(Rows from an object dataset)
===============

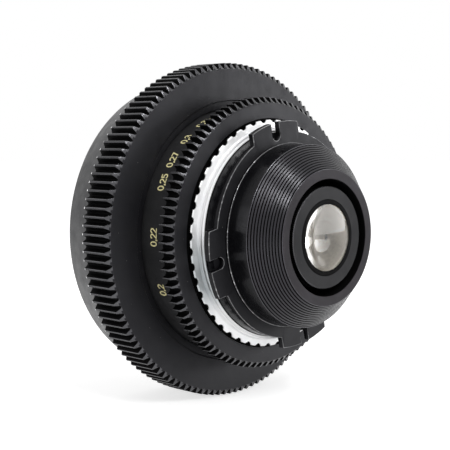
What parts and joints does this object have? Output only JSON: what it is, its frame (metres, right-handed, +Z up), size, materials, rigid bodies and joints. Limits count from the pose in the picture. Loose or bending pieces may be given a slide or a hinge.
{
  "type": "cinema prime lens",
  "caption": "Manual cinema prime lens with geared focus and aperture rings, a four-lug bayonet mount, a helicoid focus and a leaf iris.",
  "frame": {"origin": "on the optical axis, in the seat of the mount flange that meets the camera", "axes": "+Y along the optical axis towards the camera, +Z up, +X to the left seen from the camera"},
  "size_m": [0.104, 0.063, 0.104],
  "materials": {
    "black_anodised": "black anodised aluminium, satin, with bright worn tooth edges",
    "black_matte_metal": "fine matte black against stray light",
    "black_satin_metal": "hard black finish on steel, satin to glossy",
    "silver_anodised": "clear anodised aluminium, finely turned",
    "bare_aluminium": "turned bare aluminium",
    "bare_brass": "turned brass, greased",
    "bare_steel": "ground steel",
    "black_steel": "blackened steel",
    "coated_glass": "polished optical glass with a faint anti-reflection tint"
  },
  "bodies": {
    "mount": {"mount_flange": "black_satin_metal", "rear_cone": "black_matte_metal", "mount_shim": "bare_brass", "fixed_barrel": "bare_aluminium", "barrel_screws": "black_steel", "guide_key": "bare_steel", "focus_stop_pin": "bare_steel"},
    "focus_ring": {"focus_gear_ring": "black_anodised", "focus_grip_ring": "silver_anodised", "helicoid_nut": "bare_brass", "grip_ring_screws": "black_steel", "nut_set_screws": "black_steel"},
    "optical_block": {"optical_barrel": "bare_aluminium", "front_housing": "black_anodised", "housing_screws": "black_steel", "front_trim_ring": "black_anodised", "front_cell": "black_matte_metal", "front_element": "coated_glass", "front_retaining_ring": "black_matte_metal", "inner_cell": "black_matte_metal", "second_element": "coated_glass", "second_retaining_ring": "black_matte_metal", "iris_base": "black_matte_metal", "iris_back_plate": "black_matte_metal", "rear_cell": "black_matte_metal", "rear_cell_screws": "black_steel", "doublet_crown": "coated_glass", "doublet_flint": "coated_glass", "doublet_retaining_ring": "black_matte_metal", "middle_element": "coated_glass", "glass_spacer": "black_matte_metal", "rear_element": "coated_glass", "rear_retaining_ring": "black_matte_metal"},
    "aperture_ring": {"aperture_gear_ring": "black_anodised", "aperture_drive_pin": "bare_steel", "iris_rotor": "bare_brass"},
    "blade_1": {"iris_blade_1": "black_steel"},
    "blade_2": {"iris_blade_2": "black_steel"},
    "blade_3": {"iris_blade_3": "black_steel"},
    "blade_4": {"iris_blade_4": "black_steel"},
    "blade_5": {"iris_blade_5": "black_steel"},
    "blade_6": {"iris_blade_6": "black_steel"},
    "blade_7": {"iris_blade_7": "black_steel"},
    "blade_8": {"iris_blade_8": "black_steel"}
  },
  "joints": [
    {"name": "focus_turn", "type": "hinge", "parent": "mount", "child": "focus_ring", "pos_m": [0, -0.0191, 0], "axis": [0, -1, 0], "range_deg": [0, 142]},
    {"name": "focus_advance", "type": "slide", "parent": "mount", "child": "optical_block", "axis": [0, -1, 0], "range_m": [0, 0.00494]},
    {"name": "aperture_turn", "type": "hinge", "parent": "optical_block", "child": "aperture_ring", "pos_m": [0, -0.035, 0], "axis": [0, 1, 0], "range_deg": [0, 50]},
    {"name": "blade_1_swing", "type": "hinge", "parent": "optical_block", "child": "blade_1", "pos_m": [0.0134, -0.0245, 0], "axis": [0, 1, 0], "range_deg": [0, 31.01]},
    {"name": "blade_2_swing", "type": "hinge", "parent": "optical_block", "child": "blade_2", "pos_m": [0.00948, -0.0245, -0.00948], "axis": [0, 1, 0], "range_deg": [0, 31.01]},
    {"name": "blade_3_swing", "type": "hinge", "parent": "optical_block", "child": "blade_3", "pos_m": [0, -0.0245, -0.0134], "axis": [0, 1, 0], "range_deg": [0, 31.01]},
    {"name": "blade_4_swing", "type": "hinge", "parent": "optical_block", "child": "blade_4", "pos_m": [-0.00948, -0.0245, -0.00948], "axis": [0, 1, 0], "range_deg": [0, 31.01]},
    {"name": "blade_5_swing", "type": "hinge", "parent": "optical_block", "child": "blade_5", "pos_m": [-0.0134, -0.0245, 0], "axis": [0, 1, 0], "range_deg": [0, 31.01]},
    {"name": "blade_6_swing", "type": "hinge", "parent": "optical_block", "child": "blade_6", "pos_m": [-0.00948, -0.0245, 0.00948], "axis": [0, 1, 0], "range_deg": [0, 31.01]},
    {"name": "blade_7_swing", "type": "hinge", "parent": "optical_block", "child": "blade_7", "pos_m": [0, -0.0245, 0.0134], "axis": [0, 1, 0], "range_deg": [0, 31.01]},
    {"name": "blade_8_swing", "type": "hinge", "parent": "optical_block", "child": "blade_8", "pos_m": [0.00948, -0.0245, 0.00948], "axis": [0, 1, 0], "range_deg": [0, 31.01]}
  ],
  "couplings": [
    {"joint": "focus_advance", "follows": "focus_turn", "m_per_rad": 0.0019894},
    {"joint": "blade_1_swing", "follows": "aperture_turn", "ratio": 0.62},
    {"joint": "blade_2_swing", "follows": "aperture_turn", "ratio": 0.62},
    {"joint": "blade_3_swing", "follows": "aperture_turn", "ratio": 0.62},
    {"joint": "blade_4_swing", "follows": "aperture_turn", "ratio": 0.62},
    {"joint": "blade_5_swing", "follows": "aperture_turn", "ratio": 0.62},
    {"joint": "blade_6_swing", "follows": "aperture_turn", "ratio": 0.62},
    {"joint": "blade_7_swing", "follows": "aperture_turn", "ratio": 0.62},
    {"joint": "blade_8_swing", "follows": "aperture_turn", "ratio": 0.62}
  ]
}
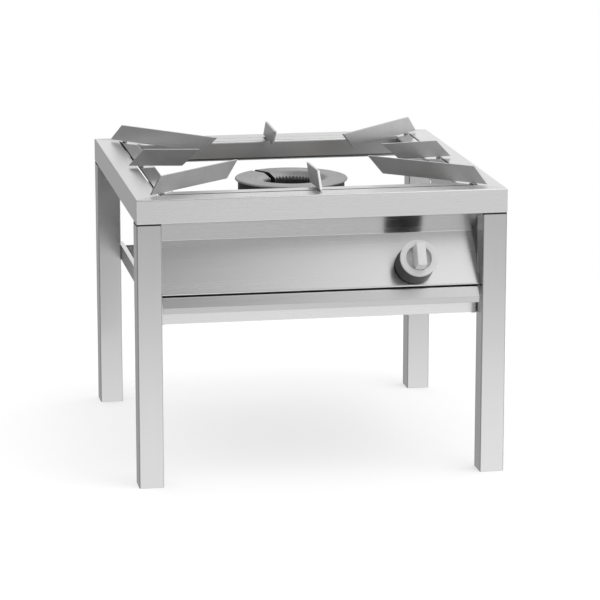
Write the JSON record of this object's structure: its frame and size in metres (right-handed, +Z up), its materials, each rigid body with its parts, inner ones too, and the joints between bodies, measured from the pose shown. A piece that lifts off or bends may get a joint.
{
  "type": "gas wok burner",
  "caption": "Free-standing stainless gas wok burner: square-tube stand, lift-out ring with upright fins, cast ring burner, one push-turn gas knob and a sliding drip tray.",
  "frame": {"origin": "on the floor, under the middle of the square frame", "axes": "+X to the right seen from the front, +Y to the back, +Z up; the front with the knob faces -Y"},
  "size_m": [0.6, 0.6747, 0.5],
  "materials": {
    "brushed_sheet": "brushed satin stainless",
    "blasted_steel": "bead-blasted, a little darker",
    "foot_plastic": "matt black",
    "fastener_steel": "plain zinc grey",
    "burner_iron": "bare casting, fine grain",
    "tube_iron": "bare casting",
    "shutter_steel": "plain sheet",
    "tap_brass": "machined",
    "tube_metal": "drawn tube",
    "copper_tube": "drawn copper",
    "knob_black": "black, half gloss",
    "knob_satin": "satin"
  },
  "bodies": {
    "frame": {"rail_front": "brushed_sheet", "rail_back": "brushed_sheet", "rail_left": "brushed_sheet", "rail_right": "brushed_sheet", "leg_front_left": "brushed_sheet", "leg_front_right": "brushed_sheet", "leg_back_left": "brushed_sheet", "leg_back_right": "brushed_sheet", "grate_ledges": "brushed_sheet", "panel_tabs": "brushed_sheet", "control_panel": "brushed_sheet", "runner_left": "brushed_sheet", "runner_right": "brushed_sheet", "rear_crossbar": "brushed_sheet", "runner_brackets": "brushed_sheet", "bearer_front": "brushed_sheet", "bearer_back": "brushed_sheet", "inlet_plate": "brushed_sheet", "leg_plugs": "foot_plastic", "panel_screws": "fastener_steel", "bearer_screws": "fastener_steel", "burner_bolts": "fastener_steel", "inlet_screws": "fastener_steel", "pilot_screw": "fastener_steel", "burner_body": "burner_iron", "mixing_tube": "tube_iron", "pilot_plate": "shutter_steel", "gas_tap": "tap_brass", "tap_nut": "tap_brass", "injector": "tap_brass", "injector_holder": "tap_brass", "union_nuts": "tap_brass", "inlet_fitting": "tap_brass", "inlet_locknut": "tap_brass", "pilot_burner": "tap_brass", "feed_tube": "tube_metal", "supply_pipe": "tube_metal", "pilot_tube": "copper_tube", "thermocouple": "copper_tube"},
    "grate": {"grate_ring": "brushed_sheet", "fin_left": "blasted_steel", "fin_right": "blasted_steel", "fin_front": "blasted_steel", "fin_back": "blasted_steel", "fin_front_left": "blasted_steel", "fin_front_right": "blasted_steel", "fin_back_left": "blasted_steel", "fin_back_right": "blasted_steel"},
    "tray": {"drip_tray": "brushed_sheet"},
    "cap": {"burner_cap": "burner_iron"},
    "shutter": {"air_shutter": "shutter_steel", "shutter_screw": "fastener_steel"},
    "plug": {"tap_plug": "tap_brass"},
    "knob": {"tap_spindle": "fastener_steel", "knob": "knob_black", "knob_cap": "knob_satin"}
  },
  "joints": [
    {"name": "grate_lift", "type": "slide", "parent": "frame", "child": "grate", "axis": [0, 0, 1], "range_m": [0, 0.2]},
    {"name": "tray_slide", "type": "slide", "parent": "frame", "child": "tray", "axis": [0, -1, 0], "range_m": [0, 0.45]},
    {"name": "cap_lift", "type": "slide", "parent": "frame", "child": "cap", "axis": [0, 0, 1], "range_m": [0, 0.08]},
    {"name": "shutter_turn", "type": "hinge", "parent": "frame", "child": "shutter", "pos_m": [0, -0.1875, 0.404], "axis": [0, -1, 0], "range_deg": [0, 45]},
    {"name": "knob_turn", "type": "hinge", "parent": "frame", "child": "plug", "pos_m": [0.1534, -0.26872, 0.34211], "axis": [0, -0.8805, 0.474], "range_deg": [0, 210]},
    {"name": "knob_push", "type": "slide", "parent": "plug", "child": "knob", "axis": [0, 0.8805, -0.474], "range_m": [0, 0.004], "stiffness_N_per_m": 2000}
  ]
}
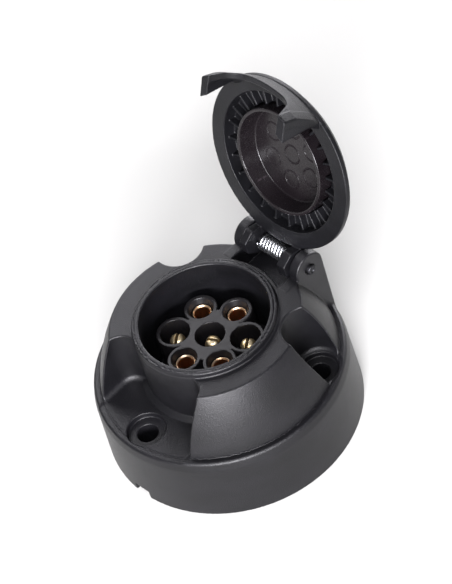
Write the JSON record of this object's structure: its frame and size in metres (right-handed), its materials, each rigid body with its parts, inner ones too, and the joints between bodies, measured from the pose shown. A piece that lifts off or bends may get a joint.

===============

THE TASK
Find the string "with" in the listing and return every line that holds it.

THE SOLUTION
  "caption": "Manual cinema prime lens with geared focus and aperture rings, a four-lug bayonet mount, a helicoid focus and a leaf iris.",
    "black_anodised": "black anodised aluminium, satin, with bright worn tooth edges",
    "coated_glass": "polished optical glass with a faint anti-reflection tint"
Write the JSON record of this object's structure: its frame and size in metres (right-handed, +Z up), its materials, each rigid body with its parts, inner ones too, and the joints between bodies, measured from the pose shown. A piece that lifts off or bends may get a joint.
  "caption": "Free-standing stainless gas wok burner: square-tube stand, lift-out ring with upright fins, cast ring burner, one push-turn gas knob and a sliding drip tray.",
  "frame": {"origin": "on the floor, under the middle of the square frame", "axes": "+X to the right seen from the front, +Y to the back, +Z up; the front with the knob faces -Y"},
Write the JSON record of this object's structure: its frame and size in metres (right-handed), its materials, each rigid body with its parts, inner ones too, and the joints between bodies, measured from the pose shown. A piece that lifts off or bends may get a joint.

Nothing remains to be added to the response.